## Begin Supplied material

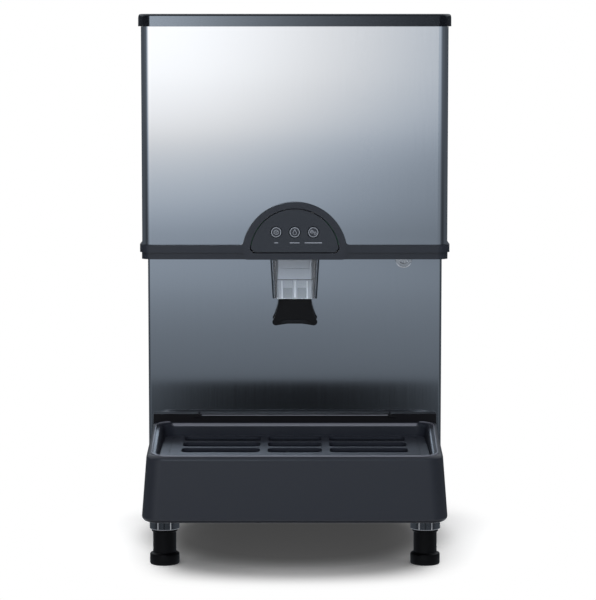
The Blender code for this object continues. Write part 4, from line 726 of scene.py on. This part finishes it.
# Ice spout: a tapered square tube of translucent white plastic with a stepped collar, two grey panes and two
# upright ribs on the front of its mouth. The panes are darker grey, a painted shade for the dark inside seen
# through the front. The water nozzle hangs between the ribs, from a shroud over its upper half, and two grey rails
# hold the shield, with a thin dark strip below the shroud as a painted shadow for the gap there.
milk_plastic = add_finish("milk_plastic", (0.34, 0.362, 0.405), 0.3, 400, bump=0.02)
spout_front, spout_rear, spout_wall, spout_round = -0.147, -0.116, 0.002, 0.003
mouth_z, line_z, collar_z, spout_top = 0.3838, 0.4105, 0.43, 0.4519
mouth_half, spout_flare = 0.0245, 0.0023
line_half, line_grow, collar_grow, collar_top = 0.0006, 0.0012, 0.0008, 0.4465


def spout_ring(z, grow):
    half_width = mouth_half + (z - mouth_z) / (spout_top - mouth_z) * spout_flare + grow
    outline = rounded((-half_width, spout_front - grow), (half_width, spout_rear + grow), spout_round, 4)
    return [(x, y, z) for x, y in outline]


levels = ((mouth_z, 0), (line_z - line_half, 0), (line_z - line_half, line_grow), (line_z + line_half, line_grow),
          (line_z + line_half, 0), (collar_z, 0), (collar_z + 0.0008, collar_grow), (collar_top, collar_grow),
          (collar_top + 0.0002, 0), (spout_top, 0))
spout = add_rings("ice_spout", [spout_ring(z, grow) for z, grow in levels])
combine(spout, add_rings("spout_bore", [spout_ring(mouth_z - 0.002, -spout_wall),
                                        spout_ring(spout_top + 0.002, -spout_wall)]))
soften(spout, 0.0004, 2)
fit(spout, "chute_plastic", milk_plastic, "ice_chute")
shroud_front, shroud_rear, shroud_half, shroud_bottom, shroud_top = -0.1551, -0.1483, 0.024, 0.4112, 0.444
shroud_bore = rounded((-0.0045, -0.153), (0.0045, -0.147), 0.001, 3)
step_half, step_bottom, step_top, step_y = 0.0205, 0.4262, 0.4272, -0.1546
shroud = add_plate("spout_shroud", rounded((-shroud_half, shroud_front), (shroud_half, shroud_rear), 0.002, 4), "Z",
                   shroud_bottom, shroud_top)
cut_out(shroud, shroud_bore, "Z", 0.4, 0.45)
cut_out(shroud, square((-step_half, step_bottom), (step_half, step_top)), "Y", -0.156, step_y)
soften(shroud, 0.0004, 2)
fit(shroud, "chute_plastic", milk_plastic)
rib_white = add_finish("rib_white", (0.64, 0.66, 0.7), 0.35, 400, bump=0.02)
nozzle_place = (0, -0.1513, 0)
nozzle_profile = [(0.0014, 0.3858), (0.0017, 0.3866), (0.0017, 0.4085), (0.0032, 0.4108), (0.0032, 0.4519)]
nozzle = add_turned("spout_nozzle", nozzle_profile, "Z", nozzle_place, 24)
add_bore(nozzle, 0.0009, 0.38, 0.46, "Z", nozzle_place, 24)
smooth(nozzle)
fit(nozzle, "chute_plastic", rib_white, "water_nozzle")
rib_half, rib_front, rib_rear = 0.001, spout_front - 0.003, spout_front - 0.0002
ribs = join([add_plate("spout_ribs", rounded((x - rib_half, rib_front), (x + rib_half, rib_rear), 0.0008, 3), "Z",
                       mouth_z + 0.0005, line_z - 0.002) for x in (-0.0178, 0.0172)])
smooth(ribs)
fit(ribs, "chute_plastic", rib_white)
# Painted shade: the panes are darker grey for the dark inside seen through the spout's front.
painted_shade_grey = add_finish("painted_shade_grey", (0.19, 0.21, 0.23), 0.3, 400, spread=0.06, bump=0.02)
pane_bottom, pane_top = mouth_z + 0.001, mouth_z + 0.015
panes = join([add_plate("spout_panes", rounded((low_x, pane_bottom), (high_x, pane_top), 0.0012, 3), "Y",
                        spout_front - 0.0003, spout_front + 0.0005)
              for low_x, high_x in ((-0.016, -0.0035), (0.0035, 0.0155))])
soften(panes, 0.0001, 1)
fit(panes, "chute_plastic", painted_shade_grey)
rail_grey = add_finish("rail_grey", (0.034, 0.038, 0.048), 0.4, 600, bump=0.02)
rail_inner, rail_foot, rail_head = 0.0246, 0.027, 0.0302
gap_shadow_half, gap_shadow_front, gap_shadow_rear = 0.0268, -0.1553, -0.153
rails = [add_plate("spout_rails", [(side * rail_inner, pane_bottom), (side * rail_foot, pane_bottom),
                                   (side * rail_head, shroud_top), (side * rail_inner, shroud_top)], "Y",
                   -0.1552, -0.149) for side in (-1, 1)]
# Painted shadow: a thin dark strip across the front below the shroud, for the shade in the gap there.
rails.append(add_plate("gap_shadow", square((-gap_shadow_half, gap_shadow_front), (gap_shadow_half, gap_shadow_rear)), "Z", 0.4102, 0.4113))
rails = join(rails)
soften(rails, 0.0002, 1)
fit(rails, "chute_plastic", rail_grey)


# Dispense paddle: black moulding, flared towards two lobes with a lip between them, on an arm that hangs
# from a steel pin behind the spout.
paddle_black = add_finish("paddle_black", (0.0018, 0.0018, 0.0024), 0.38, 900, bump=0.03, Specular_IOR_Level=0.22)
pivot_y, pivot_z = -0.11, 0.4381
paddle_front, paddle_rear = -0.1257, -0.1207
paddle_top, paddle_bottom = 0.3831, 0.3435
lobe_radius, lip_bottom, lip_slope = 0.005, 0.3475, 0.2
arm_half, arm_front, arm_rear, arm_foot = 0.012, -0.11375, -0.10625, 0.3765
flank = [(0.0228, paddle_top), (0.0232, 0.3745), (0.0243, 0.368), (0.026, 0.362), (0.0281, 0.356), (0.03, 0.3515)]
lobe = arc((0.0264, paddle_bottom + lobe_radius), lobe_radius, 25, -95, 8)
right_edge = flank + lobe + [(0.019, paddle_bottom + 0.0012), (0.01, paddle_bottom + 0.0025)]
paddle = add_plate("dispense_paddle", mirrored(right_edge), "Y", paddle_front, paddle_rear)
lip_edge = [(0.0225, 0.3462), (0.0165, 0.35), (0.01, 0.3517)]
lip = add_plate("paddle_lip", mirrored(lip_edge) + [(-0.01, lip_bottom), (0.01, lip_bottom)], "Y",
                paddle_front - 0.0018, paddle_front + 0.001)
for vertex in lip.data.vertices:
    if vertex.co.y < paddle_front:
        vertex.co.y += (vertex.co.z - lip_bottom) * lip_slope
combine(paddle, lip, "UNION")
arm_outline = [(paddle_front + 0.001, arm_foot), (arm_rear, arm_foot), (arm_rear, pivot_z), (arm_front, pivot_z),
               (arm_front, paddle_top), (paddle_front + 0.001, paddle_top)]
combine(paddle, add_plate("paddle_arm", arm_outline, "X", -arm_half, arm_half), "UNION")
pivot = (0, pivot_y, pivot_z)
combine(paddle, add_turned("paddle_hub", [(0.006, -0.0123), (0.006, 0.0123)], "X", pivot, 32), "UNION")
add_bore(paddle, 0.0028, -0.02, 0.02, "X", pivot, 32)
soften(paddle, 0.0009, 3)
fit(paddle, "lever_plastic", paddle_black, "dispense_lever", body="lever")


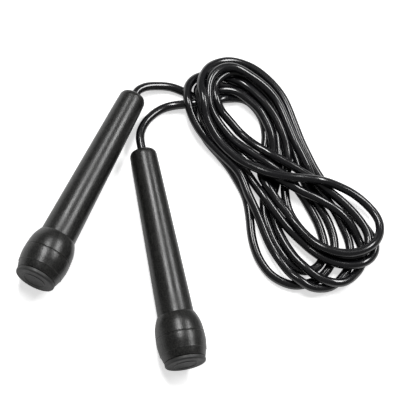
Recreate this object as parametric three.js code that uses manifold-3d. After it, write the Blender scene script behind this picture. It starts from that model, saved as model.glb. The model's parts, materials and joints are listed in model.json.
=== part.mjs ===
// Speed rope with two hollow moulded handles, lying on a flat surface with its cord hanked.
// Millimetres, +Z up. The origin is on the surface, under the middle of the two handles.
//
// Each handle is a one-piece moulding: a domed nose with a bell-mouthed bore, a tapered
// shaft and a barrel-shaped butt, closed by a snap-in end cap. The cord runs in through the
// nose, through a thrust washer, and ends in a rolled ferrule that can't pull back out. The
// handle turns freely round the ferrule, which is what lets the rope spin.

import * as THREE from 'three';
import { mergeVertices } from 'three/addons/utils/BufferGeometryUtils.js';
import Module from 'manifold-3d';

const wasm = await Module();
wasm.setup();

// ---- driving dimensions ----------------------------------------------------------------

const CORD_DIAMETER = 5.6;

const DOME_LENGTH = 4;            // nose tip to the shaft
const NOSE_RADIUS = 8.56;         // where the dome meets the shaft
const SHAFT_LENGTH = 106.5;       // dome to the butt's shoulder
const SHAFT_END_RADIUS = 11.35;
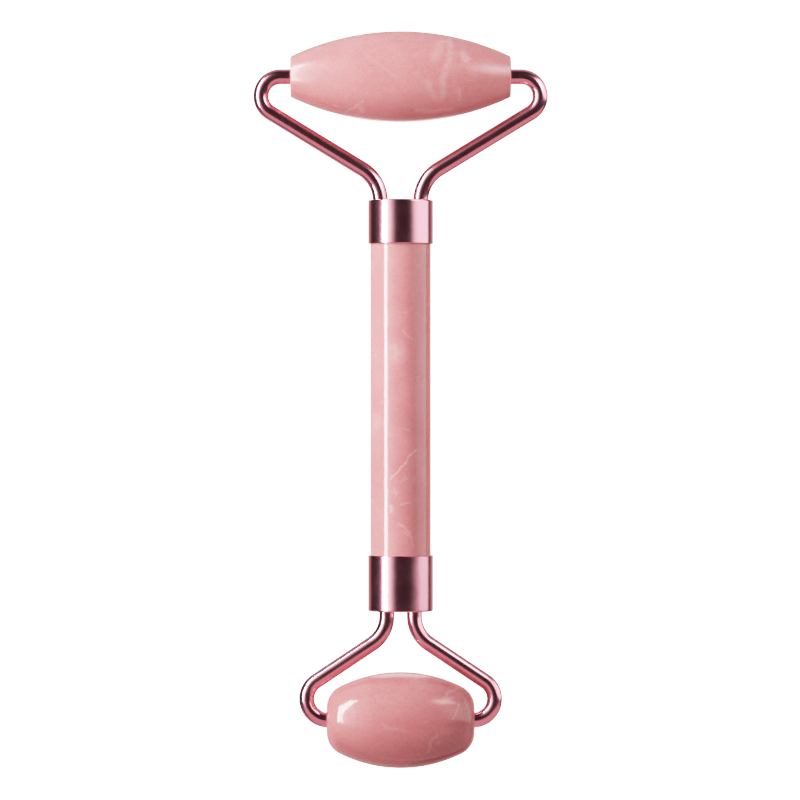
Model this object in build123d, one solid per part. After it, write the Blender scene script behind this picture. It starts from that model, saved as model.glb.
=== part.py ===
from build123d import *

# Double-ended stone face roller: a stone handle with a fork of bent wire at each end, and a
# barrel-shaped stone roller turning between the two arms of each fork. Millimetres.
#
# The object lies on a table. +X runs along the rollers' axles, +Y along the handle towards the
# large roller, +Z up. The origin is on the table under the middle of the handle.

import os
from dataclasses import dataclass
from math import radians, tan

OVERALL_LENGTH = 145.1

# Handle rod: one turned stone bar with a blind bore for a stud in each end
HANDLE_RADIUS = 5.95
GRIP_LENGTH = 61.3  # the part that isn't covered by the ferrules
HANDLE_INSERTION = 3.0  # length hidden in each ferrule
HANDLE_END_CHAMFER = 0.4
STUD_BORE_DEPTH = 14.0
GLUE_GAP = 0.05

# Ferrules: thin drawn metal cups that cover the handle's ends
FERRULE_RADIUS = 6.4
FERRULE_WALL = 0.4
FERRULE_END_WALL = 0.8
FERRULE_CORNER_ROUND = 0.3
FERRULE_RIM_ROUND = 0.12
LEG_HOLE_CLEARANCE = 0.1

# Anchor plugs: brass discs that fill the ferrules between the closed end and the handle rod
PLUG_RADIUS = 5.9
PLUG_CHAMFER = 0.3
LEG_SOCKET_CLEARANCE = 0.03

# Studs: steel pins from the plugs into the handle rod, ringed where they are glued
STUD_RADIUS = 2.0
STUD_LENGTH = 16.0
STUD_END_CHAMFER = 0.4
STUD_BOTTOM_GAP = 0.2
RING_DEPTH = 0.2
RING_WIDTH = 0.8
RING_PITCH = 2.4
RING_COUNT = 4

# Fork arms: bent round wire
WIRE_RADIUS = 1.5
WIRE_END_CHAMFER = 0.35

# Bushes: nylon cups pressed into both ends of a roller's bore, where the axle pins run
BORE_RADIUS = 2.2
BORE_CHAMFER = 0.2
BUSH_HOLE_RADIUS = 1.55
BUSH_MOUTH_CHAMFER = 0.2
BUSH_RECESS = 0.6
BUSH_END_WALL = 0.8
PIN_END_GAP = 0.15


@dataclass
class RollerEnd:
    """What differs between the two ends of the object."""

    side: int  # +1 for the end at +Y, -1 for the end at -Y
    roller_radius: float
    roller_half_length: float
    crown_arc: float  # radius of the arc along the roller's length
    roller_edge_round: float
    bush_length: float
    fork_reach: float  # from the middle plane to the arm's outermost centreline
    arm_slope: float  # degrees between the arm's slanted run and the axle
    pin_bend: float  # centreline radius of the bend beside the roller
    leg_bend: float  # centreline radius of the bend above the ferrule
    leg_offset: float  # from the middle plane to a leg's centreline
    leg_socket_depth: float
    stud_socket_depth: float
    ferrule_length: float

    @property
    def axle_y(self):
        return OVERALL_LENGTH / 2 - self.roller_radius

    @property
    def ferrule_end_y(self):
        return GRIP_LENGTH / 2 + self.ferrule_length

    @property
    def plug_outer_y(self):
        return self.ferrule_end_y - FERRULE_END_WALL

    @property
    def bush_inner_x(self):
        return self.roller_half_length - BUSH_RECESS - self.bush_length


LARGE = RollerEnd(
    side=1,
    roller_radius=8.95,
    roller_half_length=21.7,
    crown_arc=50.1,
    roller_edge_round=0.5,
    bush_length=9.6,
    fork_reach=27.5,
    arm_slope=31.4,
    pin_bend=3.83,
    leg_bend=7.45,
    leg_offset=3.97,
    leg_socket_depth=4.2,
    stud_socket_depth=4.2,
    ferrule_length=8.65,
)
SMALL = RollerEnd(
    side=-1,
    roller_radius=9.45,
    roller_half_length=14.56,
    crown_arc=26.9,
    roller_edge_round=4.6,
    bush_length=8.0,
    fork_reach=18.5,
    arm_slope=33.7,
    pin_bend=4.18,
    leg_bend=6.5,
    leg_offset=2.72,
    leg_socket_depth=3.4,
    stud_socket_depth=3.0,
    ferrule_length=11.0,
)

# Both axles and the handle lie in one level plane; the thicker roller rests on the table
AXIS_HEIGHT = max(LARGE.roller_radius, SMALL.roller_radius)
HANDLE_END_Y = GRIP_LENGTH / 2 + HANDLE_INSERTION


def bar_on_y(radius, start, end):
    """A round bar along the Y axis between two Y values."""
    return Pos(0, (start + end) / 2, 0) * Rot(90, 0, 0) * Cylinder(radius, end - start)


def circles_of(shape):
    return shape.edges().filter_by(GeomType.CIRCLE)


def in_place(shape, end):
    """Turns a shape modelled for the +Y end to its own end and lifts it to the axle height."""
    return Pos(0, 0, AXIS_HEIGHT) * (shape if end.side > 0 else mirror(shape, Plane.XZ))


def handle_rod():
    rod = bar_on_y(HANDLE_RADIUS, -HANDLE_END_Y, HANDLE_END_Y)
    rod = chamfer(circles_of(rod), HANDLE_END_CHAMFER)
    bore = bar_on_y(STUD_RADIUS + GLUE_GAP, HANDLE_END_Y - STUD_BORE_DEPTH, HANDLE_END_Y)
    return Pos(0, 0, AXIS_HEIGHT) * (rod - bore - mirror(bore, Plane.XZ))


def ferrule(end):
    rim_y = GRIP_LENGTH / 2
    cup = bar_on_y(FERRULE_RADIUS, rim_y, end.ferrule_end_y)
    cup = fillet(circles_of(cup).sort_by(Axis.Y)[-1], FERRULE_CORNER_ROUND)
    cup -= bar_on_y(FERRULE_RADIUS - FERRULE_WALL, rim_y, end.plug_outer_y)
    cup = fillet(circles_of(cup).group_by(Axis.Y)[0], FERRULE_RIM_ROUND)
    hole = bar_on_y(WIRE_RADIUS + LEG_HOLE_CLEARANCE, end.plug_outer_y, end.ferrule_end_y)
    for x in (-end.leg_offset, end.leg_offset):
        cup -= Pos(x, 0, 0) * hole
    return in_place(cup, end)


def anchor_plug(end):
    plug = bar_on_y(PLUG_RADIUS, HANDLE_END_Y, end.plug_outer_y)
    plug = chamfer(circles_of(plug), PLUG_CHAMFER)
    socket_radius = WIRE_RADIUS + LEG_SOCKET_CLEARANCE
    leg_socket = bar_on_y(socket_radius, end.plug_outer_y - end.leg_socket_depth, end.plug_outer_y)
    for x in (-end.leg_offset, end.leg_offset):
        plug -= Pos(x, 0, 0) * leg_socket
    plug -= bar_on_y(STUD_RADIUS, HANDLE_END_Y, HANDLE_END_Y + end.stud_socket_depth)
    return in_place(plug, end)


def handle_stud(end):
    tip_y = HANDLE_END_Y + end.stud_socket_depth - STUD_BOTTOM_GAP
    stud = bar_on_y(STUD_RADIUS, tip_y - STUD_LENGTH, tip_y)
    stud = chamfer(circles_of(stud), STUD_END_CHAMFER)
    ring = bar_on_y(STUD_RADIUS + GLUE_GAP, HANDLE_END_Y - RING_WIDTH, HANDLE_END_Y)
    ring -= bar_on_y(STUD_RADIUS - RING_DEPTH, HANDLE_END_Y - RING_WIDTH, HANDLE_END_Y)
    for number in range(1, RING_COUNT + 1):
        stud -= Pos(0, -number * RING_PITCH, 0) * ring
    return in_place(stud, end)


def fork_arm(end, hand):
    """One wire: axle pin, bend beside the roller, slanted run, wide bend, leg into the plug."""
    slope = radians(end.arm_slope)
    corner_x = end.fork_reach + end.pin_bend * (1 / tan(slope / 2) - 1)
    corner_y = end.axle_y - (corner_x - end.leg_offset) * tan(slope)
    route = FilletPolyline(
        (end.bush_inner_x + BUSH_END_WALL + PIN_END_GAP, end.axle_y),
        (corner_x, end.axle_y),
        (end.leg_offset, corner_y),
        (end.leg_offset, end.plug_outer_y - end.leg_socket_depth),
        radius=[end.pin_bend, end.leg_bend],
    )
    section = Plane(origin=route @ 0, z_dir=route % 0) * Circle(WIRE_RADIUS)
    arm = sweep(section, path=route)
    arm = chamfer(arm.faces().filter_by(GeomType.PLANE).edges(), WIRE_END_CHAMFER)
    return in_place(arm if hand > 0 else mirror(arm, Plane.YZ), end)


def roller(end):
    """A barrel of stone: an arc along its length, rounded edges, flat ends and a through bore."""
    half, edge = end.roller_half_length, end.roller_edge_round
    crown_centre = Vector(0, end.roller_radius - end.crown_arc)
    rise = ((end.crown_arc - edge) ** 2 - (half - edge) ** 2) ** 0.5
    edge_centre = crown_centre + Vector(half - edge, rise)
    shoulder = crown_centre + (edge_centre - crown_centre).normalized() * end.crown_arc
    far_shoulder = Vector(-shoulder.X, shoulder.Y)
    outline = [
        ThreePointArc(far_shoulder, (0, end.roller_radius), shoulder),
        RadiusArc(shoulder, (half, edge_centre.Y), edge),
        RadiusArc((-half, edge_centre.Y), far_shoulder, edge),
        Polyline(
            (half, edge_centre.Y),
            (half, BORE_RADIUS + BORE_CHAMFER),
            (half - BORE_CHAMFER, BORE_RADIUS),
            (BORE_CHAMFER - half, BORE_RADIUS),
            (-half, BORE_RADIUS + BORE_CHAMFER),
            (-half, edge_centre.Y),
        ),
    ]
    return in_place(Pos(0, end.axle_y, 0) * revolve(make_face(outline), Axis.X), end)


def bush(end, hand):
    mouth_x = end.roller_half_length - BUSH_RECESS
    floor_x = end.bush_inner_x + BUSH_END_WALL
    outline = Polyline(
        (end.bush_inner_x, 0),
        (end.bush_inner_x, BORE_RADIUS),
        (mouth_x, BORE_RADIUS),
        (mouth_x, BUSH_HOLE_RADIUS + BUSH_MOUTH_CHAMFER),
        (mouth_x - BUSH_MOUTH_CHAMFER, BUSH_HOLE_RADIUS),
        (floor_x, BUSH_HOLE_RADIUS),
        (floor_x, 0),
        close=True,
    )
    cup = revolve(make_face(outline), Axis.X)
    cup = cup if hand > 0 else mirror(cup, Plane.YZ)
    return in_place(Pos(0, end.axle_y, 0) * cup, end)


parts = {"handle_rod": handle_rod()}
for size, end in (("large", LARGE), ("small", SMALL)):
    parts[f"{size}_ferrule"] = ferrule(end)
    parts[f"{size}_anchor_plug"] = anchor_plug(end)
    parts[f"{size}_handle_stud"] = handle_stud(end)
    parts[f"{size}_roller"] = roller(end)
    for hand, hand_name in ((-1, "left"), (1, "right")):
        parts[f"{size}_{hand_name}_arm"] = fork_arm(end, hand)
        parts[f"{size}_{hand_name}_bush"] = bush(end, hand)

os.makedirs("parts", exist_ok=True)
for name, shape in parts.items():
    export_step(shape, f"parts/{name}.step")
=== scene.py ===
"""Looks for the double-ended stone face roller: materials, light, floor and camera."""

import math

import bpy
from mathutils import Matrix, Vector


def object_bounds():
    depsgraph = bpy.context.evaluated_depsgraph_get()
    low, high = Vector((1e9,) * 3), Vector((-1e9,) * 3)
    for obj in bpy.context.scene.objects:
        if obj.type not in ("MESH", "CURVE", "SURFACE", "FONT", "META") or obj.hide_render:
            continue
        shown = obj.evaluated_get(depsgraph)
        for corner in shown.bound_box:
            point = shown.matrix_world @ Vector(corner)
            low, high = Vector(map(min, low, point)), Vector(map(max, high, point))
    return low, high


MM = 0.001
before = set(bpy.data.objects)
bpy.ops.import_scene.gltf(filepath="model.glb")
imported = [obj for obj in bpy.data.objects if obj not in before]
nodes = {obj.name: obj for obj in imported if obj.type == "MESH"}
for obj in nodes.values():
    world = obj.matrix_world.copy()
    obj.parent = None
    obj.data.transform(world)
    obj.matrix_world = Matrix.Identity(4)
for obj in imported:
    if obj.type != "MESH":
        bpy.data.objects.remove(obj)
cad_low, cad_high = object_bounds()


# ---------------------------------------------------------------- node helpers


class Graph:
    """A node tree. Each method adds a node and gives back its output."""

    def __init__(self, tree):
        self.tree = tree

    def put(self, socket, value):
        """Sets an input to a value, or joins it to another node's output."""
        if isinstance(value, bpy.types.NodeSocket):
            self.tree.links.new(value, socket)
        elif value is not None:
            socket.default_value = value

    def math(self, operation, a, b=None, c=None, clamp=False):
        node = self.tree.nodes.new("ShaderNodeMath")
        node.operation = operation
        node.use_clamp = clamp
        for socket, value in zip(node.inputs, (a, b, c)):
            self.put(socket, value)
        return node.outputs[0]

    def vector(self, operation, a, b=None, scale=None):
        node = self.tree.nodes.new("ShaderNodeVectorMath")
        node.operation = operation
        self.put(node.inputs[0], a)
        self.put(node.inputs[1], b)
        self.put(node.inputs[3], scale)
        return node.outputs["Value" if operation in ("DOT_PRODUCT", "LENGTH") else "Vector"]

    def split(self, vector):
        node = self.tree.nodes.new("ShaderNodeSeparateXYZ")
        self.put(node.inputs[0], vector)
        return node.outputs

    def smooth(self, value, low, high, out_low=0.0, out_high=1.0):
        """Maps low..high to out_low..out_high with soft ends."""
        node = self.tree.nodes.new("ShaderNodeMapRange")
        node.interpolation_type = "SMOOTHSTEP"
        limits = {"From Min": low, "From Max": high, "To Min": out_low, "To Max": out_high}
        self.put(node.inputs["Value"], value)
        for name, limit in limits.items():
            self.put(node.inputs[name], limit)
        return node.outputs["Result"]

    def window(self, value, start, full, fade, end):
        """One between full and fade, and nothing outside start and end."""
        rise = self.smooth(value, start, full)
        fall = self.smooth(value, fade, end, 1.0, 0.0)
        return self.math("MULTIPLY", rise, fall)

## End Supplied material

Stated task: Only the lines from the line with "in imported if" to the line with "node tree. Each", inclusive, are to be printed, exactly as they appear.

Task response:
nodes = {obj.name: obj for obj in imported if obj.type == "MESH"}
for obj in nodes.values():
    world = obj.matrix_world.copy()
    obj.parent = None
    obj.data.transform(world)
    obj.matrix_world = Matrix.Identity(4)
for obj in imported:
    if obj.type != "MESH":
        bpy.data.objects.remove(obj)
cad_low, cad_high = object_bounds()


# ---------------------------------------------------------------- node helpers


class Graph:
    """A node tree. Each method adds a node and gives back its output."""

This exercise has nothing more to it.